> **Collected material**
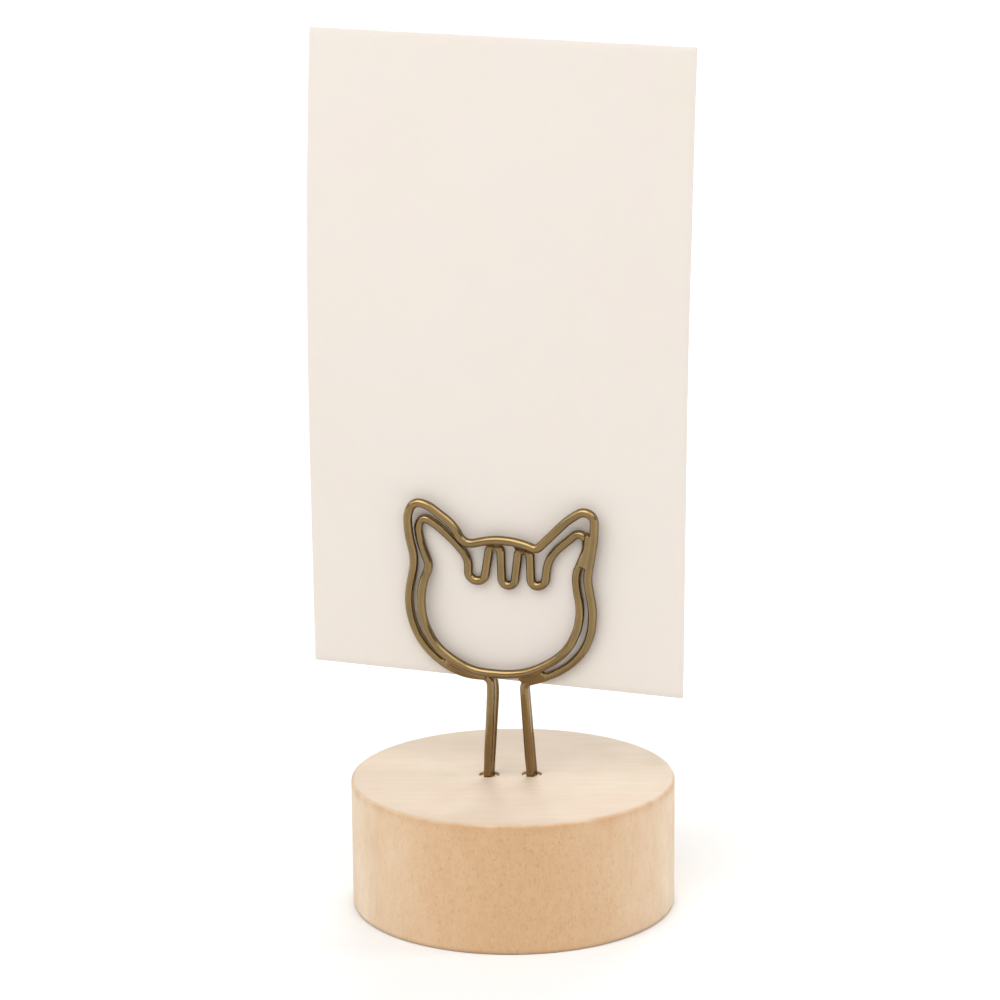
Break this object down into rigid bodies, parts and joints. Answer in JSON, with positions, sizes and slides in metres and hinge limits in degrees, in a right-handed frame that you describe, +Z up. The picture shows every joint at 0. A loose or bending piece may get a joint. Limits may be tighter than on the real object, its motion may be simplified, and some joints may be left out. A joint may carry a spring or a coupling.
{
  "type": "photo block holder",
  "caption": "Round pale wooden block with bent brass wires, shaped as an animal head outline, that grip an upright blank card.",
  "frame": {"origin": "middle of the block's flat underside, which rests on the table", "axes": "+Z up, the card and the front wire face -Y, +X to the right as seen from the front"},
  "size_m": [0.0572, 0.046, 0.1238],
  "materials": {
    "pale_wood": "matte",
    "brass_wire": "satin",
    "card_stock": "matte",
    "set_glue": "satin"
  },
  "bodies": {
    "holder": {"wooden_block": "pale_wood", "left_glue_plug": "set_glue", "right_glue_plug": "set_glue"},
    "front_clip": {"front_wire_clip": "brass_wire", "front_inner_ring": "brass_wire"},
    "rear_clip": {"rear_wire_clip": "brass_wire"},
    "card": {"display_card": "card_stock"}
  },
  "joints": [
    {"name": "front_clip_flex", "type": "hinge", "parent": "holder", "child": "front_clip", "pos_m": [-0.00035, -0.00071, 0.01615], "axis": [1, 0, 0], "range_deg": [0, 1], "stiffness_Nm_per_rad": 3.1},
    {"name": "rear_clip_flex", "type": "hinge", "parent": "holder", "child": "rear_clip", "pos_m": [-0.00035, 0.00071, 0.01615], "axis": [-1, 0, 0], "range_deg": [0, 1], "stiffness_Nm_per_rad": 3.1},
    {"name": "card_slide", "type": "slide", "parent": "holder", "child": "card", "axis": [0, -0.1115, 0.9938], "range_m": [0, 0.03]}
  ]
}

> **Instructions to follow**
Exactly reproduce every line of the data above.

> **Exercise response**
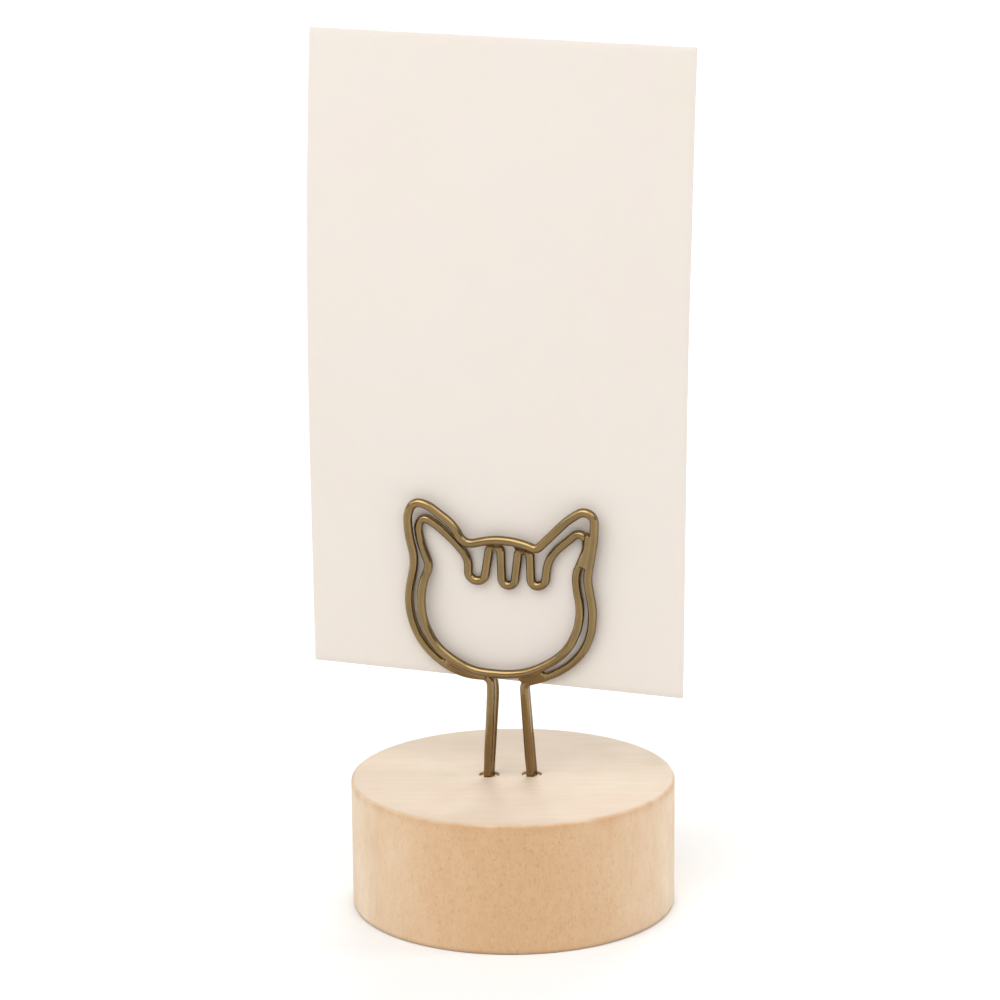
Break this object down into rigid bodies, parts and joints. Answer in JSON, with positions, sizes and slides in metres and hinge limits in degrees, in a right-handed frame that you describe, +Z up. The picture shows every joint at 0. A loose or bending piece may get a joint. Limits may be tighter than on the real object, its motion may be simplified, and some joints may be left out. A joint may carry a spring or a coupling.
{
  "type": "photo block holder",
  "caption": "Round pale wooden block with bent brass wires, shaped as an animal head outline, that grip an upright blank card.",
  "frame": {"origin": "middle of the block's flat underside, which rests on the table", "axes": "+Z up, the card and the front wire face -Y, +X to the right as seen from the front"},
  "size_m": [0.0572, 0.046, 0.1238],
  "materials": {
    "pale_wood": "matte",
    "brass_wire": "satin",
    "card_stock": "matte",
    "set_glue": "satin"
  },
  "bodies": {
    "holder": {"wooden_block": "pale_wood", "left_glue_plug": "set_glue", "right_glue_plug": "set_glue"},
    "front_clip": {"front_wire_clip": "brass_wire", "front_inner_ring": "brass_wire"},
    "rear_clip": {"rear_wire_clip": "brass_wire"},
    "card": {"display_card": "card_stock"}
  },
  "joints": [
    {"name": "front_clip_flex", "type": "hinge", "parent": "holder", "child": "front_clip", "pos_m": [-0.00035, -0.00071, 0.01615], "axis": [1, 0, 0], "range_deg": [0, 1], "stiffness_Nm_per_rad": 3.1},
    {"name": "rear_clip_flex", "type": "hinge", "parent": "holder", "child": "rear_clip", "pos_m": [-0.00035, 0.00071, 0.01615], "axis": [-1, 0, 0], "range_deg": [0, 1], "stiffness_Nm_per_rad": 3.1},
    {"name": "card_slide", "type": "slide", "parent": "holder", "child": "card", "axis": [0, -0.1115, 0.9938], "range_m": [0, 0.03]}
  ]
}